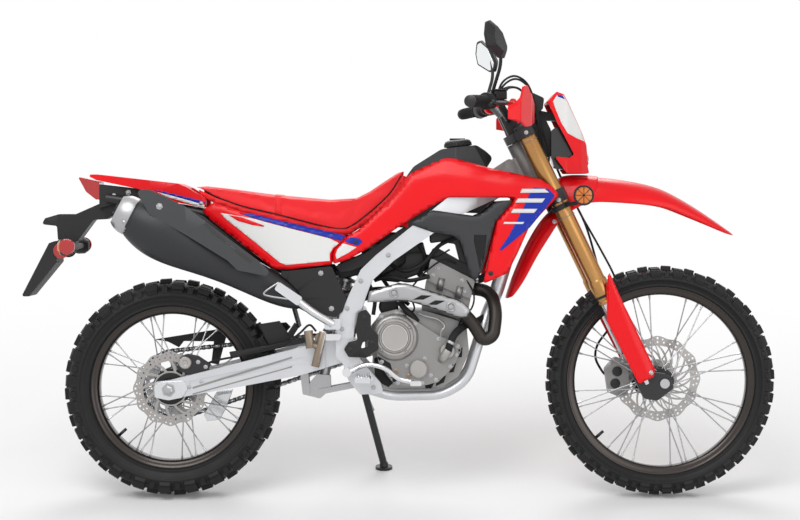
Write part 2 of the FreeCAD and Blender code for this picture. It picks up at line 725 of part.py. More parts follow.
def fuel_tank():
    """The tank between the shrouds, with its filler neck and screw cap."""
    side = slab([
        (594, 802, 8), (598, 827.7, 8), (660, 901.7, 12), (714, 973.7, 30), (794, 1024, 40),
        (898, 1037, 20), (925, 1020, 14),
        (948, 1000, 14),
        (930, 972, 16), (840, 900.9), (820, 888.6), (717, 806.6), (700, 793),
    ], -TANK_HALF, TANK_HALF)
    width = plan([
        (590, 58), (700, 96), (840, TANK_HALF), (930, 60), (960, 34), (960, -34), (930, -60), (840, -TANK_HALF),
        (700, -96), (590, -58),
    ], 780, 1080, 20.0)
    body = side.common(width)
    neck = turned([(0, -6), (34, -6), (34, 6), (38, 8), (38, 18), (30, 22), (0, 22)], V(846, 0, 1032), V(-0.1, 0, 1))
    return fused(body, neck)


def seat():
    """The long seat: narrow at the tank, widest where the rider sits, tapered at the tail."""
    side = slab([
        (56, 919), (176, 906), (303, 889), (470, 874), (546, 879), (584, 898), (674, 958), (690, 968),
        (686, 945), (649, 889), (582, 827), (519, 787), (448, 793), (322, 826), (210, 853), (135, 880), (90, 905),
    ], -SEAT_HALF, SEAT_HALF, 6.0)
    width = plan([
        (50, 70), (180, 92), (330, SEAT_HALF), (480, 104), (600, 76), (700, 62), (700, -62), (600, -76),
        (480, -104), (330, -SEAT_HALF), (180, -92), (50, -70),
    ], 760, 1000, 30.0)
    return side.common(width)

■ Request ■
Repeat the material above in full, quoting it exactly.

■ Exercise answer ■
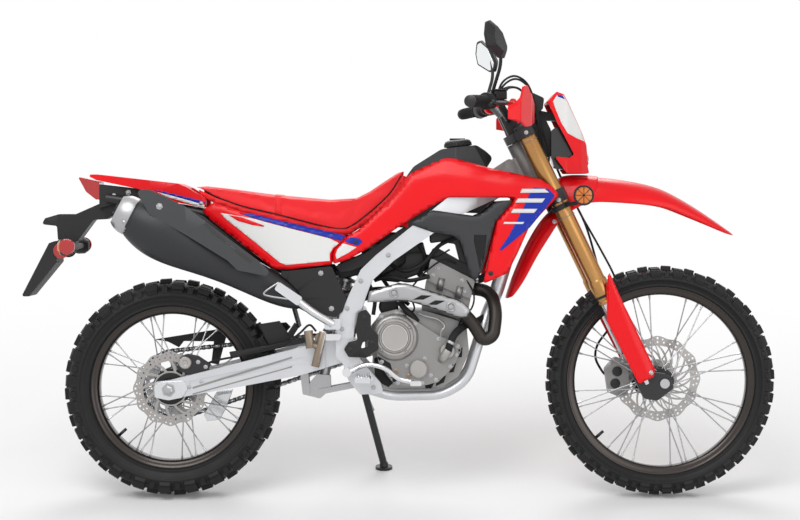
Write part 2 of the FreeCAD and Blender code for this picture. It picks up at line 725 of part.py. More parts follow.
def fuel_tank():
    """The tank between the shrouds, with its filler neck and screw cap."""
    side = slab([
        (594, 802, 8), (598, 827.7, 8), (660, 901.7, 12), (714, 973.7, 30), (794, 1024, 40),
        (898, 1037, 20), (925, 1020, 14),
        (948, 1000, 14),
        (930, 972, 16), (840, 900.9), (820, 888.6), (717, 806.6), (700, 793),
    ], -TANK_HALF, TANK_HALF)
    width = plan([
        (590, 58), (700, 96), (840, TANK_HALF), (930, 60), (960, 34), (960, -34), (930, -60), (840, -TANK_HALF),
        (700, -96), (590, -58),
    ], 780, 1080, 20.0)
    body = side.common(width)
    neck = turned([(0, -6), (34, -6), (34, 6), (38, 8), (38, 18), (30, 22), (0, 22)], V(846, 0, 1032), V(-0.1, 0, 1))
    return fused(body, neck)


def seat():
    """The long seat: narrow at the tank, widest where the rider sits, tapered at the tail."""
    side = slab([
        (56, 919), (176, 906), (303, 889), (470, 874), (546, 879), (584, 898), (674, 958), (690, 968),
        (686, 945), (649, 889), (582, 827), (519, 787), (448, 793), (322, 826), (210, 853), (135, 880), (90, 905),
    ], -SEAT_HALF, SEAT_HALF, 6.0)
    width = plan([
        (50, 70), (180, 92), (330, SEAT_HALF), (480, 104), (600, 76), (700, 62), (700, -62), (600, -76),
        (480, -104), (330, -SEAT_HALF), (180, -92), (50, -70),
    ], 760, 1000, 30.0)
    return side.common(width)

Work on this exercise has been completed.